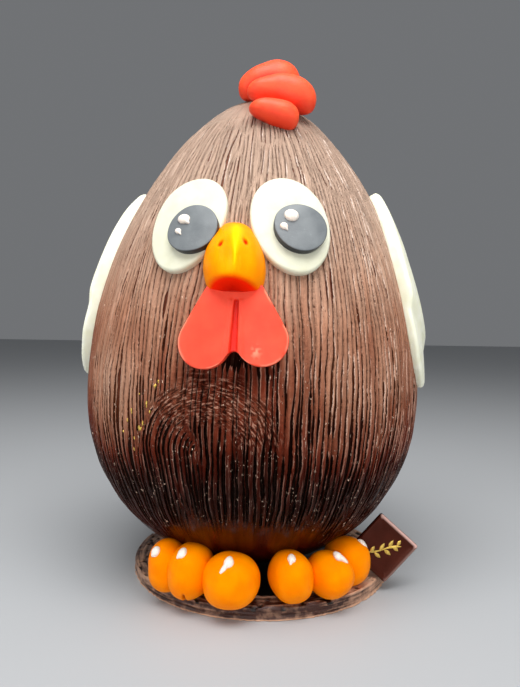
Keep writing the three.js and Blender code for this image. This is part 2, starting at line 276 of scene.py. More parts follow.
def stroke_lines(phase, along, seed, sparse):
    """Cracks between ridges, one near each whole number of phase, moved aside by its own amount so
    that ridges differ in width. Returns the phase with its cracks moved onto whole numbers, and
    half the crack's width in phase, which swells, tapers and now and then closes along it; where
    the lines are sparse, about half of them stay closed for longer."""
    number = np.floor(phase + 0.5)
    moved = phase - 0.46 * (lattice(number, 0, seed) - 0.5)
    own = lattice(number, 1, seed + 1)
    open_share = ease(drift(number * 7.31, along / 13, seed + 2), 0.16, 0.34)
    closed_share = 1 - ease(drift(number * 5.17, along / 20, seed + 4), 0.42, 0.52)
    open_share = open_share * (1 - sparse * closed_share)
    swell = drift(number * 3.77, along / 6, seed + 3)
    return moved, (0.07 + 0.07 * own) * (0.6 + 0.7 * swell) * open_share


def arch_strokes(turn, height, ragged):
    """Rings of strokes round a place under the wattle, in polar coordinates about it. They are long
    on its left side; over its top and down its right they are short dashes. Returns where the long
    ones are, their phase and half width, and the fields of the material."""
    across = (turn - ARCH["turn"]) * EGG_RADIUS
    rise = height - ARCH["height"]
    radius = np.hypot(across, np.maximum(rise, 0))
    spin = np.arctan2(across, np.maximum(rise, 1e-3))
    sweep = spin * 24 + np.minimum(rise, 0)
    ragged_radius = radius + 6 * (drift(spin * 6 + 20, (radius + rise) / 7, 13) - 0.5)
    inside = (ragged_radius > ARCH["inner"]) & (ragged_radius < ARCH["outer"]) & (across < 0)
    inside = inside & (spin < -0.62 + 1.2 * ragged)
    bend = 1.6 * drift(sweep / 16 + 30, radius / 12, 11)
    stroke, reach = stroke_lines(radius / ARCH["pitch"] + bend, sweep, 50, 0)
    dashes = ease(ragged_radius, 11, 18) * (1 - ease(ragged_radius, 27, 34))
    dashes = dashes * (1 - ease(np.abs(spin - 0.2), 1.0, 1.3)) * ease(rise, -3, 3)
    return inside, stroke, reach, {"dashes": dashes, "arch_out": radius, "arch_round": sweep}


def smooth_skin(turn, height, along):
    """The share of bare moulded skin: all of it up to a ragged line round the foot, which lies lower
    at the sides, and in the patch by the tip."""
    foot_line = SMOOTH_FOOT + 11 * (ring_drift(turn / (2 * math.pi), along, 64, 14, 14) - 0.35)
    foot_line = foot_line - 15 * ease(np.abs(np.sin(turn)), 0.3, 0.65)
    foot = 1 - ease(height, foot_line - 3, foot_line + 5)
    patch = ease(height, *TIP_PATCH["low"]) * (1 - ease(height, *TIP_PATCH["high"]))
    patch = patch * ease(np.cos(turn - TIP_PATCH["turn"]), 0.84, 0.95)
    return np.maximum(foot, patch)


def brushed(turn, height, along):
    """The brush's strokes over the egg: upright cracks that keep their spacing as the egg narrows,
    and the arch under the wattle. Each ridge between two cracks is rounded, a crack is a bell curve
    cut into it, and slow waves swell under both. Returns the relief and the material's fields."""
    ring = turn / (2 * math.pi)
    wander = sum(amount * ring_drift(ring, along, *waves) for amount, *waves in WANDER)
    ragged = ring_drift(ring, along, 70, 20, 3) - 0.5
    narrowing = 2 * np.log2(EGG_RADIUS / np.maximum(egg_radius(height), 4))
    level = np.floor(np.clip(narrowing + 0.05 + 1.6 * ragged, 0, 8))
    strokes = np.round(STROKES / 2 ** (level / 2))
    sparse = 0.85 * ease(height, 75, 125)
    stroke, reach = stroke_lines(ring * strokes + wander, along, 40, sparse)
    in_arch, arch_stroke, arch_reach, arch_fields = arch_strokes(turn, height, ragged)
    stroke = np.where(in_arch, arch_stroke, stroke)
    reach = np.where(in_arch, arch_reach, reach)

    # Strokes stop where the brush started anew, which is where the region changes.
    region = level + 100 * in_arch
    stop = np.zeros(region.shape, bool)
    upwards, sideways = np.diff(region, axis=0) != 0, np.diff(region, axis=1) != 0
    stop[:-1] |= upwards
    stop[1:] |= upwards
    stop[:, :-1] |= sideways
    stop[:, 1:] |= sideways
    bare = smooth_skin(turn, height, along)
    combed = np.where(stop, 0.0, 1 - bare)
    # Cracks gape towards the foot, and here and there higher up where the brush dug in.
    gash = ease(ring_drift(ring, along, 110, 11, 27), 0.62, 0.82) * ease(height, 60, 100)
    gash = gash * (1 - 0.7 * ease(height, 150, 172))
    widening = 0.5 + 2.3 * (1 - ease(height, 45, 118)) + 1.5 * gash
    # Under the wattle's notch the cracks open wide, which paints a patch nearly black as painted
    # shadow.
    aside = (turn - NOTCH_SHADOW["turn"]) * egg_radius(height) - NOTCH_SHADOW["aside"]
    above = height - NOTCH_SHADOW["height"]
    notch_shade = np.exp(-((aside / NOTCH_SHADOW["half"][0]) ** 2) - (above / NOTCH_SHADOW["half"][1]) ** 2)
    reach = np.maximum(np.minimum(0.3, reach * widening), 0.8 * notch_shade)
    reach = reach * ease(combed, 0.2, 0.8) * (1 - 0.8 * arch_fields["dashes"])

    away = np.abs(stroke - np.round(stroke))
    ridge = np.floor(stroke)
    full = RIDGE * (0.55 + 0.8 * lattice(ridge, level, 19)) * (0.6 + 0.4 * (1 - ease(height, 60, 140)))
    crest = full * (1 - (1 - np.minimum(1, away / 0.42)) ** 2) - 0.5 * full
    cut = ease(reach, 0, 0.08) * np.exp(-((away / (0.06 + 0.8 * reach)) ** 2))
    swell = 0.5 * (ring_drift(ring, along, 24, 30, 21) - 0.5)
    swell = swell + 0.35 * (ring_drift(ring, along, 70, 9, 23) - 0.5)
    relief = swell + combed * (crest - GROOVE * cut * (1 - 0.3 * in_arch))
    relief = relief + 0.35 * bare * (ring_drift(ring, along, 90, 5, 22) - 0.5)
    tint = 7 * (lattice(ridge, level, 29) - 0.5)  # each ridge is a little paler or darker
    return relief, {
        "stroke": stroke, "reach": reach, "bare": bare, "combed": combed, "bloom_and_painted_light": height + tint,
        **arch_fields,
    }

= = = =

REQUIRED WORK: Take the listing above and set it down exactly.

SOLVED EXERCISE:
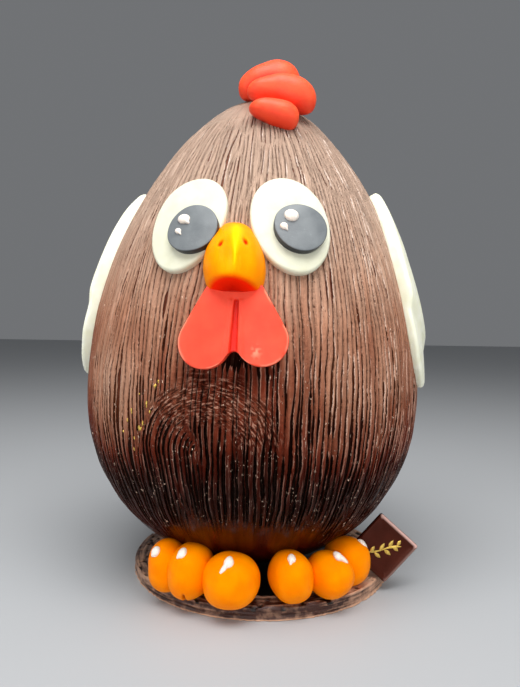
Keep writing the three.js and Blender code for this image. This is part 2, starting at line 276 of scene.py. More parts follow.
def stroke_lines(phase, along, seed, sparse):
    """Cracks between ridges, one near each whole number of phase, moved aside by its own amount so
    that ridges differ in width. Returns the phase with its cracks moved onto whole numbers, and
    half the crack's width in phase, which swells, tapers and now and then closes along it; where
    the lines are sparse, about half of them stay closed for longer."""
    number = np.floor(phase + 0.5)
    moved = phase - 0.46 * (lattice(number, 0, seed) - 0.5)
    own = lattice(number, 1, seed + 1)
    open_share = ease(drift(number * 7.31, along / 13, seed + 2), 0.16, 0.34)
    closed_share = 1 - ease(drift(number * 5.17, along / 20, seed + 4), 0.42, 0.52)
    open_share = open_share * (1 - sparse * closed_share)
    swell = drift(number * 3.77, along / 6, seed + 3)
    return moved, (0.07 + 0.07 * own) * (0.6 + 0.7 * swell) * open_share


def arch_strokes(turn, height, ragged):
    """Rings of strokes round a place under the wattle, in polar coordinates about it. They are long
    on its left side; over its top and down its right they are short dashes. Returns where the long
    ones are, their phase and half width, and the fields of the material."""
    across = (turn - ARCH["turn"]) * EGG_RADIUS
    rise = height - ARCH["height"]
    radius = np.hypot(across, np.maximum(rise, 0))
    spin = np.arctan2(across, np.maximum(rise, 1e-3))
    sweep = spin * 24 + np.minimum(rise, 0)
    ragged_radius = radius + 6 * (drift(spin * 6 + 20, (radius + rise) / 7, 13) - 0.5)
    inside = (ragged_radius > ARCH["inner"]) & (ragged_radius < ARCH["outer"]) & (across < 0)
    inside = inside & (spin < -0.62 + 1.2 * ragged)
    bend = 1.6 * drift(sweep / 16 + 30, radius / 12, 11)
    stroke, reach = stroke_lines(radius / ARCH["pitch"] + bend, sweep, 50, 0)
    dashes = ease(ragged_radius, 11, 18) * (1 - ease(ragged_radius, 27, 34))
    dashes = dashes * (1 - ease(np.abs(spin - 0.2), 1.0, 1.3)) * ease(rise, -3, 3)
    return inside, stroke, reach, {"dashes": dashes, "arch_out": radius, "arch_round": sweep}


def smooth_skin(turn, height, along):
    """The share of bare moulded skin: all of it up to a ragged line round the foot, which lies lower
    at the sides, and in the patch by the tip."""
    foot_line = SMOOTH_FOOT + 11 * (ring_drift(turn / (2 * math.pi), along, 64, 14, 14) - 0.35)
    foot_line = foot_line - 15 * ease(np.abs(np.sin(turn)), 0.3, 0.65)
    foot = 1 - ease(height, foot_line - 3, foot_line + 5)
    patch = ease(height, *TIP_PATCH["low"]) * (1 - ease(height, *TIP_PATCH["high"]))
    patch = patch * ease(np.cos(turn - TIP_PATCH["turn"]), 0.84, 0.95)
    return np.maximum(foot, patch)


def brushed(turn, height, along):
    """The brush's strokes over the egg: upright cracks that keep their spacing as the egg narrows,
    and the arch under the wattle. Each ridge between two cracks is rounded, a crack is a bell curve
    cut into it, and slow waves swell under both. Returns the relief and the material's fields."""
    ring = turn / (2 * math.pi)
    wander = sum(amount * ring_drift(ring, along, *waves) for amount, *waves in WANDER)
    ragged = ring_drift(ring, along, 70, 20, 3) - 0.5
    narrowing = 2 * np.log2(EGG_RADIUS / np.maximum(egg_radius(height), 4))
    level = np.floor(np.clip(narrowing + 0.05 + 1.6 * ragged, 0, 8))
    strokes = np.round(STROKES / 2 ** (level / 2))
    sparse = 0.85 * ease(height, 75, 125)
    stroke, reach = stroke_lines(ring * strokes + wander, along, 40, sparse)
    in_arch, arch_stroke, arch_reach, arch_fields = arch_strokes(turn, height, ragged)
    stroke = np.where(in_arch, arch_stroke, stroke)
    reach = np.where(in_arch, arch_reach, reach)

    # Strokes stop where the brush started anew, which is where the region changes.
    region = level + 100 * in_arch
    stop = np.zeros(region.shape, bool)
    upwards, sideways = np.diff(region, axis=0) != 0, np.diff(region, axis=1) != 0
    stop[:-1] |= upwards
    stop[1:] |= upwards
    stop[:, :-1] |= sideways
    stop[:, 1:] |= sideways
    bare = smooth_skin(turn, height, along)
    combed = np.where(stop, 0.0, 1 - bare)
    # Cracks gape towards the foot, and here and there higher up where the brush dug in.
    gash = ease(ring_drift(ring, along, 110, 11, 27), 0.62, 0.82) * ease(height, 60, 100)
    gash = gash * (1 - 0.7 * ease(height, 150, 172))
    widening = 0.5 + 2.3 * (1 - ease(height, 45, 118)) + 1.5 * gash
    # Under the wattle's notch the cracks open wide, which paints a patch nearly black as painted
    # shadow.
    aside = (turn - NOTCH_SHADOW["turn"]) * egg_radius(height) - NOTCH_SHADOW["aside"]
    above = height - NOTCH_SHADOW["height"]
    notch_shade = np.exp(-((aside / NOTCH_SHADOW["half"][0]) ** 2) - (above / NOTCH_SHADOW["half"][1]) ** 2)
    reach = np.maximum(np.minimum(0.3, reach * widening), 0.8 * notch_shade)
    reach = reach * ease(combed, 0.2, 0.8) * (1 - 0.8 * arch_fields["dashes"])

    away = np.abs(stroke - np.round(stroke))
    ridge = np.floor(stroke)
    full = RIDGE * (0.55 + 0.8 * lattice(ridge, level, 19)) * (0.6 + 0.4 * (1 - ease(height, 60, 140)))
    crest = full * (1 - (1 - np.minimum(1, away / 0.42)) ** 2) - 0.5 * full
    cut = ease(reach, 0, 0.08) * np.exp(-((away / (0.06 + 0.8 * reach)) ** 2))
    swell = 0.5 * (ring_drift(ring, along, 24, 30, 21) - 0.5)
    swell = swell + 0.35 * (ring_drift(ring, along, 70, 9, 23) - 0.5)
    relief = swell + combed * (crest - GROOVE * cut * (1 - 0.3 * in_arch))
    relief = relief + 0.35 * bare * (ring_drift(ring, along, 90, 5, 22) - 0.5)
    tint = 7 * (lattice(ridge, level, 29) - 0.5)  # each ridge is a little paler or darker
    return relief, {
        "stroke": stroke, "reach": reach, "bare": bare, "combed": combed, "bloom_and_painted_light": height + tint,
        **arch_fields,
    }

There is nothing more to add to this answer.